▶ **Goal**
Exactly reproduce the lines that follow.

▶ **Information supplied**
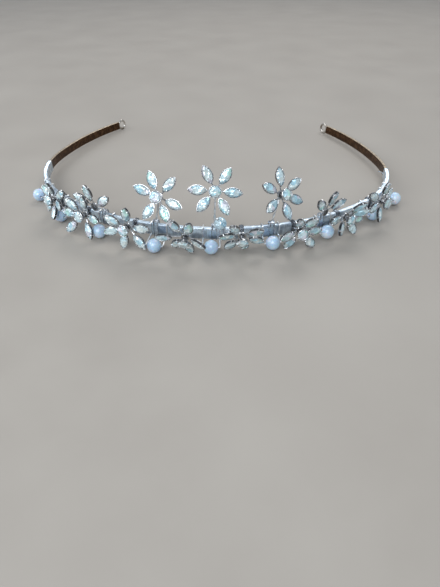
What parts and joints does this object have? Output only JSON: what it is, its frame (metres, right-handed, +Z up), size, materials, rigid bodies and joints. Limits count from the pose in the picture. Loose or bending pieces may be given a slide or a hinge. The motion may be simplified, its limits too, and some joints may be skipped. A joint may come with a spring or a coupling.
{
  "type": "bridal tiara",
  "caption": "Bridal tiara: horseshoe band bound in silver wire, with crystal flowers, pearls and flowers on short wire stalks; end rings take hair grips.",
  "frame": {"origin": "on the resting surface, in the middle of the head opening", "axes": "+Z up, -Y the front of the tiara, +X to the right as seen from the front"},
  "size_m": [0.1441, 0.1233, 0.0276],
  "materials": {
    "band_metal": "aged, warm brown, polished edges",
    "silver_wire": "bright drawn wire",
    "silver_setting": "bright plated, dark in the recesses",
    "crystal": "cut, foil-backed, faint green and pink sheen",
    "pearl": "pearlescent"
  },
  "bodies": {
    "root": {"band": "band_metal", "left_end_ring": "band_metal", "right_end_ring": "band_metal", "wire_wrap": "silver_wire", "wrap_tail": "silver_wire", "flower_bindings": "silver_wire", "garland_setting_1": "silver_setting", "garland_setting_2": "silver_setting", "garland_setting_3": "silver_setting", "garland_setting_4": "silver_setting", "garland_setting_5": "silver_setting", "garland_setting_6": "silver_setting", "garland_setting_7": "silver_setting", "garland_setting_8": "silver_setting", "garland_stones_1": "crystal", "garland_stones_2": "crystal", "garland_stones_3": "crystal", "garland_stones_4": "crystal", "garland_stones_5": "crystal", "garland_stones_6": "crystal", "garland_stones_7": "crystal", "garland_stones_8": "crystal", "pearl_wires": "silver_wire", "centre_bead_pin": "silver_wire", "stalk_bindings": "silver_wire"},
    "pearl_1": {"pearl_1": "pearl"},
    "pearl_2": {"pearl_2": "pearl"},
    "pearl_3": {"pearl_3": "pearl"},
    "pearl_4": {"pearl_4": "pearl"},
    "pearl_5": {"pearl_5": "pearl"},
    "pearl_6": {"pearl_6": "pearl"},
    "pearl_7": {"pearl_7": "pearl"},
    "pearl_8": {"pearl_8": "pearl"},
    "pearl_9": {"pearl_9": "pearl"},
    "centre_bead": {"centre_bead": "crystal"},
    "tall_left_flower": {"tall_left_stalk": "silver_wire", "tall_left_setting": "silver_setting", "tall_left_stones": "crystal"},
    "tall_middle_flower": {"tall_middle_stalk": "silver_wire", "tall_middle_setting": "silver_setting", "tall_middle_stones": "crystal"},
    "tall_right_flower": {"tall_right_stalk": "silver_wire", "tall_right_setting": "silver_setting", "tall_right_stones": "crystal"},
    "short_left_flower": {"short_left_stalk": "silver_wire", "short_left_setting": "silver_setting", "short_left_stones": "crystal"},
    "short_right_flower": {"short_right_stalk": "silver_wire", "short_right_setting": "silver_setting", "short_right_stones": "crystal"}
  },
  "joints": [
    {"name": "tall_left_bend", "type": "hinge", "parent": "root", "child": "tall_left_flower", "pos_m": [-0.01649, -0.05192, 0.00776], "axis": [0.9796, -0.201, 0.0047], "range_deg": [-15, 15]},
    {"name": "tall_middle_bend", "type": "hinge", "parent": "root", "child": "tall_middle_flower", "pos_m": [0.0029, -0.05355, 0.0078], "axis": [0.9994, 0.0353, -0.0008], "range_deg": [-15, 12]},
    {"name": "tall_right_bend", "type": "hinge", "parent": "root", "child": "tall_right_flower", "pos_m": [0.02164, -0.05069, 0.00773], "axis": [0.9645, 0.2638, -0.0062], "range_deg": [-15, 15]},
    {"name": "short_left_bend", "type": "hinge", "parent": "root", "child": "short_left_flower", "pos_m": [-0.03522, -0.04565, 0.00761], "axis": [0.9031, -0.4293, 0.0101], "range_deg": [-15, 3]},
    {"name": "short_right_bend", "type": "hinge", "parent": "root", "child": "short_right_flower", "pos_m": [0.03879, -0.04385, 0.00757], "axis": [0.8811, 0.4729, -0.0111], "range_deg": [-15, 12]},
    {"name": "pearl_1_turn", "type": "hinge", "parent": "root", "child": "pearl_1", "pos_m": [-0.06702, -0.02582, 0.00255], "axis": [0.5575, -0.83, 0.0196], "continuous": true},
    {"name": "pearl_2_turn", "type": "hinge", "parent": "root", "child": "pearl_2", "pos_m": [-0.05365, -0.04071, 0.00255], "axis": [0.7894, -0.6137, 0.0145], "continuous": true},
    {"name": "pearl_3_turn", "type": "hinge", "parent": "root", "child": "pearl_3", "pos_m": [-0.03687, -0.05074, 0.00255], "axis": [0.9062, -0.4227, 0.01], "continuous": true},
    {"name": "pearl_4_turn", "type": "hinge", "parent": "root", "child": "pearl_4", "pos_m": [-0.01661, -0.05855, 0.00255], "axis": [0.9822, -0.1878, 0.0044], "continuous": true},
    {"name": "pearl_5_turn", "type": "hinge", "parent": "root", "child": "pearl_5", "pos_m": [0.00212, -0.0585, 0.00255], "axis": [0.9997, 0.0244, -0.0006], "continuous": true},
    {"name": "pearl_6_turn", "type": "hinge", "parent": "root", "child": "pearl_6", "pos_m": [0.02232, -0.05488, 0.00255], "axis": [0.9658, 0.2591, -0.0061], "continuous": true},
    {"name": "pearl_7_turn", "type": "hinge", "parent": "root", "child": "pearl_7", "pos_m": [0.04113, -0.04702, 0.00255], "axis": [0.8776, 0.4793, -0.0113], "continuous": true},
    {"name": "pearl_8_turn", "type": "hinge", "parent": "root", "child": "pearl_8", "pos_m": [0.05939, -0.03378, 0.00255], "axis": [0.7225, 0.6912, -0.0163], "continuous": true},
    {"name": "pearl_9_turn", "type": "hinge", "parent": "root", "child": "pearl_9", "pos_m": [0.07003, -0.02158, 0.00255], "axis": [0.4699, 0.8825, -0.0208], "continuous": true},
    {"name": "centre_bead_turn", "type": "hinge", "parent": "root", "child": "centre_bead", "pos_m": [0.00503, -0.0557, 0.00985], "axis": [-0.3617, -0.3854, 0.8489], "continuous": true}
  ]
}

▶ **Full output**
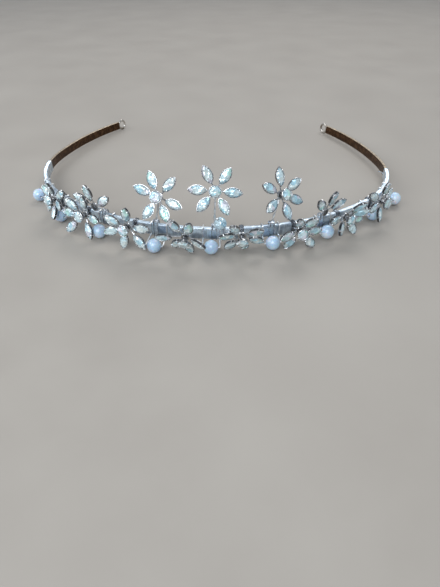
What parts and joints does this object have? Output only JSON: what it is, its frame (metres, right-handed, +Z up), size, materials, rigid bodies and joints. Limits count from the pose in the picture. Loose or bending pieces may be given a slide or a hinge. The motion may be simplified, its limits too, and some joints may be skipped. A joint may come with a spring or a coupling.
{
  "type": "bridal tiara",
  "caption": "Bridal tiara: horseshoe band bound in silver wire, with crystal flowers, pearls and flowers on short wire stalks; end rings take hair grips.",
  "frame": {"origin": "on the resting surface, in the middle of the head opening", "axes": "+Z up, -Y the front of the tiara, +X to the right as seen from the front"},
  "size_m": [0.1441, 0.1233, 0.0276],
  "materials": {
    "band_metal": "aged, warm brown, polished edges",
    "silver_wire": "bright drawn wire",
    "silver_setting": "bright plated, dark in the recesses",
    "crystal": "cut, foil-backed, faint green and pink sheen",
    "pearl": "pearlescent"
  },
  "bodies": {
    "root": {"band": "band_metal", "left_end_ring": "band_metal", "right_end_ring": "band_metal", "wire_wrap": "silver_wire", "wrap_tail": "silver_wire", "flower_bindings": "silver_wire", "garland_setting_1": "silver_setting", "garland_setting_2": "silver_setting", "garland_setting_3": "silver_setting", "garland_setting_4": "silver_setting", "garland_setting_5": "silver_setting", "garland_setting_6": "silver_setting", "garland_setting_7": "silver_setting", "garland_setting_8": "silver_setting", "garland_stones_1": "crystal", "garland_stones_2": "crystal", "garland_stones_3": "crystal", "garland_stones_4": "crystal", "garland_stones_5": "crystal", "garland_stones_6": "crystal", "garland_stones_7": "crystal", "garland_stones_8": "crystal", "pearl_wires": "silver_wire", "centre_bead_pin": "silver_wire", "stalk_bindings": "silver_wire"},
    "pearl_1": {"pearl_1": "pearl"},
    "pearl_2": {"pearl_2": "pearl"},
    "pearl_3": {"pearl_3": "pearl"},
    "pearl_4": {"pearl_4": "pearl"},
    "pearl_5": {"pearl_5": "pearl"},
    "pearl_6": {"pearl_6": "pearl"},
    "pearl_7": {"pearl_7": "pearl"},
    "pearl_8": {"pearl_8": "pearl"},
    "pearl_9": {"pearl_9": "pearl"},
    "centre_bead": {"centre_bead": "crystal"},
    "tall_left_flower": {"tall_left_stalk": "silver_wire", "tall_left_setting": "silver_setting", "tall_left_stones": "crystal"},
    "tall_middle_flower": {"tall_middle_stalk": "silver_wire", "tall_middle_setting": "silver_setting", "tall_middle_stones": "crystal"},
    "tall_right_flower": {"tall_right_stalk": "silver_wire", "tall_right_setting": "silver_setting", "tall_right_stones": "crystal"},
    "short_left_flower": {"short_left_stalk": "silver_wire", "short_left_setting": "silver_setting", "short_left_stones": "crystal"},
    "short_right_flower": {"short_right_stalk": "silver_wire", "short_right_setting": "silver_setting", "short_right_stones": "crystal"}
  },
  "joints": [
    {"name": "tall_left_bend", "type": "hinge", "parent": "root", "child": "tall_left_flower", "pos_m": [-0.01649, -0.05192, 0.00776], "axis": [0.9796, -0.201, 0.0047], "range_deg": [-15, 15]},
    {"name": "tall_middle_bend", "type": "hinge", "parent": "root", "child": "tall_middle_flower", "pos_m": [0.0029, -0.05355, 0.0078], "axis": [0.9994, 0.0353, -0.0008], "range_deg": [-15, 12]},
    {"name": "tall_right_bend", "type": "hinge", "parent": "root", "child": "tall_right_flower", "pos_m": [0.02164, -0.05069, 0.00773], "axis": [0.9645, 0.2638, -0.0062], "range_deg": [-15, 15]},
    {"name": "short_left_bend", "type": "hinge", "parent": "root", "child": "short_left_flower", "pos_m": [-0.03522, -0.04565, 0.00761], "axis": [0.9031, -0.4293, 0.0101], "range_deg": [-15, 3]},
    {"name": "short_right_bend", "type": "hinge", "parent": "root", "child": "short_right_flower", "pos_m": [0.03879, -0.04385, 0.00757], "axis": [0.8811, 0.4729, -0.0111], "range_deg": [-15, 12]},
    {"name": "pearl_1_turn", "type": "hinge", "parent": "root", "child": "pearl_1", "pos_m": [-0.06702, -0.02582, 0.00255], "axis": [0.5575, -0.83, 0.0196], "continuous": true},
    {"name": "pearl_2_turn", "type": "hinge", "parent": "root", "child": "pearl_2", "pos_m": [-0.05365, -0.04071, 0.00255], "axis": [0.7894, -0.6137, 0.0145], "continuous": true},
    {"name": "pearl_3_turn", "type": "hinge", "parent": "root", "child": "pearl_3", "pos_m": [-0.03687, -0.05074, 0.00255], "axis": [0.9062, -0.4227, 0.01], "continuous": true},
    {"name": "pearl_4_turn", "type": "hinge", "parent": "root", "child": "pearl_4", "pos_m": [-0.01661, -0.05855, 0.00255], "axis": [0.9822, -0.1878, 0.0044], "continuous": true},
    {"name": "pearl_5_turn", "type": "hinge", "parent": "root", "child": "pearl_5", "pos_m": [0.00212, -0.0585, 0.00255], "axis": [0.9997, 0.0244, -0.0006], "continuous": true},
    {"name": "pearl_6_turn", "type": "hinge", "parent": "root", "child": "pearl_6", "pos_m": [0.02232, -0.05488, 0.00255], "axis": [0.9658, 0.2591, -0.0061], "continuous": true},
    {"name": "pearl_7_turn", "type": "hinge", "parent": "root", "child": "pearl_7", "pos_m": [0.04113, -0.04702, 0.00255], "axis": [0.8776, 0.4793, -0.0113], "continuous": true},
    {"name": "pearl_8_turn", "type": "hinge", "parent": "root", "child": "pearl_8", "pos_m": [0.05939, -0.03378, 0.00255], "axis": [0.7225, 0.6912, -0.0163], "continuous": true},
    {"name": "pearl_9_turn", "type": "hinge", "parent": "root", "child": "pearl_9", "pos_m": [0.07003, -0.02158, 0.00255], "axis": [0.4699, 0.8825, -0.0208], "continuous": true},
    {"name": "centre_bead_turn", "type": "hinge", "parent": "root", "child": "centre_bead", "pos_m": [0.00503, -0.0557, 0.00985], "axis": [-0.3617, -0.3854, 0.8489], "continuous": true}
  ]
}